Des engagements des services de sécurité
Des invités en uniforme ont reçu de longs applaudissements le deuxième matin. Représentant la gendarmerie nationale, le commandant Aurélien Ngadia a déclaré que son corps « ne relâchera pas sa vigilance contre les violences commises sur les mineurs ». Ses propos faisaient écho à une directive du ministère de l’Intérieur appelant à un engagement policier humain envers les jeunes vulnérables.
Les observateurs notent que les signaux positifs des forces de l’ordre sont vitaux. Un rapport cite des progrès, signalant une baisse des détentions arbitraires depuis la publication de la directive.
La ligne d’assistance 2231 gagne en visibilité
Pendant tout le festival, des volontaires ont invité les familles à tester la ligne d’assistance 2231, mise en place dans le cadre de la Loi sur la protection de l’enfant de 2010 au Congo. Les appels sont gratuits, anonymes et acheminés vers un centre de tri géré par REIPER dans le district de Makélékélé.
Les opérateurs reçoivent en moyenne 60 alertes par semaine. « Une sonnerie peut sauver une vie », a répété le superviseur de la ligne via un mégaphone devant un cercle d’élèves du primaire jonglant avec des ballons.
Contexte politique et perspectives budgétaires
La stratégie nationale du Congo pour la protection de l’enfance, adoptée en 2023, alloue 4,3 milliards de FCFA sur cinq ans pour développer les refuges et les programmes de réinsertion. Des responsables du ministère des Finances confirment que la première tranche a été débloquée en septembre, priorisant Brazzaville et Pointe-Noire.
Des analystes considèrent cette allocation comme modeste mais symboliquement forte, intervenant alors que les États de la CEMAC harmonisent leurs seuils de dépenses sociales. Les donateurs espèrent qu’un financement national régulier rassurera les partenaires et ouvrira des fenêtres de cofinancement.
Les réalités de la rue restent redoutables
Une sociologue, qui suit les migrations vers la rue depuis 2018, avertit que les budgets seuls ne peuvent enrayer les causes profondes. Elle énumère l’éclatement des familles, la pauvreté rurale et les flux miniers informels attirant les adolescents vers les villes. « Tant que les moyens de subsistance ne s’améliorent pas à l’intérieur du pays, le flux d’enfants vulnérables reste ouvert », a-t-elle déclaré.
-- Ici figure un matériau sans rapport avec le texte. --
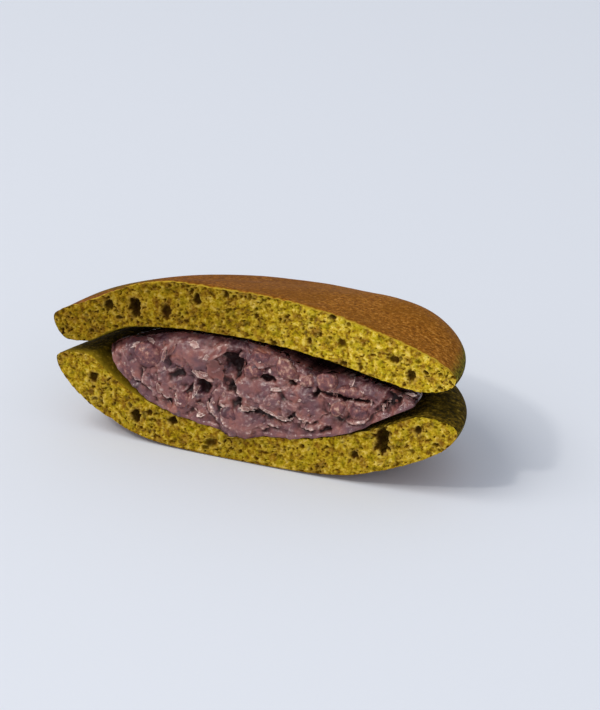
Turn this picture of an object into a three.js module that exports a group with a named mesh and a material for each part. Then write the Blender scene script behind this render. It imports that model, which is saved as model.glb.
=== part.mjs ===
// A dorayaki cut in half, in millimetres. Two round sponge pancakes lie one on the other with a sweet red
// bean filling between them, and the cut shows all three. The cut faces -Y and its length runs along X,
// +Z is up. The half lies on the crust of its lower pancake, tipped a little back, on a flat spot pressed
// by its weight.
//
// The pieces are worked out upright, in the frame of the pancakes' common axis: x along the cut, y back
// from it, z up the axis. The group that holds them is then tipped back and set down.

import * as THREE from "three";

// Driving dimensions.
const pancakeRadius = 46.6; // 93 mm across
const cutOffset = 4.5; // how far behind the pancakes' middle the cut runs
const tipBack = THREE.MathUtils.degToRad(6); // angle of the pancakes' axis behind the vertical
const footHeight = 1; // height of the pressed flat spot at the cut, above the crust's lowest point
const halfDepth = 22.12; // the middle of the tipped half, behind the foot of the cut face
const clearance = 0.45; // between the filling and the pancakes

// A pancake is a dome of crust outside and a shallow dish inside, and both end in a rolled rim. Heights
// are those of the widest line of the rim. Where a size is different at the two ends of the cut and round
// the back, it has three values, and its value towards the middle is the plain one.
const upper = {
  centreX: -0.47,
  rim: { middle: 26.4, right: 27.4, left: 25.4, back: 27.9 },
  shoulder: { middle: 2.8, right: 2.2, left: 2.0, back: 2.8 }, // the rim's round edge on the crust side
  roll: { middle: 3.3, right: 4.3, left: 5.4, back: 7.0 }, // the rim's round edge on the inner side
  rollPower: 10,
  domeRise: 9.3,
  domePower: 1.95,
  dishDepth: 4.9,
  dishPower: 2.05,
  crustSlant: 0,
  innerSlant: -1.2,
  side: 1, // the crust is above the rim
};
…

Elle a toutefois noté que des festivals comme celui de cette semaine offrent des plateformes rares où les décideurs entendent des histoires non filtrées. « La visibilité se transforme en coût politique si rien ne change », a-t-elle ajouté, évoquant l’élan que la société civile peut exercer.
Les enfants prennent le micro
Le moment le plus poignant du festival est survenu lorsque Atouba, 16 ans, est monté sur scène, une guitare à la main. Abandonné à neuf ans, il encadre maintenant des pairs plus jeunes dans un centre d’accueil de REIPER. Sa ballade, intitulée « Mbote Mwana », a suscité des acclamations et quelques larmes dans le public.
Lors d’un bref échange ensuite, Atouba a déclaré se sentir « vu pour la première fois par des adultes qui font les lois ». Peu après, il était entouré d’agents du ministère des Affaires sociales discutant des options de bourses. Pour de nombreux spectateurs, cette rencontre incarnait l’objectif de l’événement.
Prochaines étapes après le coup de projecteur
Les organisateurs prévoient de faire circuler un mémo de recommandations au bureau du Premier ministre avant la fin de l’année, exhortant à l’intégration d’indicateurs sur les enfants des rues dans le recensement numérique du Congo prévu pour 2026. Ils souhaitent également que la ligne d’assistance prolonge ses heures d’ouverture au-delà de minuit, moment où de nombreux incidents se produisent.
Le coordinateur Joseph Bikié Likibi estime que l’élan est de leur côté. « Notre défi est de transformer l’énergie du festival en une vigilance tout au long de l’année », a-t-il déclaré, annonçant des cafés de suivi trimestriels entre la police, les ONG et les représentants des jeunes. « La rue ne prend pas de vacances », a-t-il conclu, suscitant l’approbation des partenaires.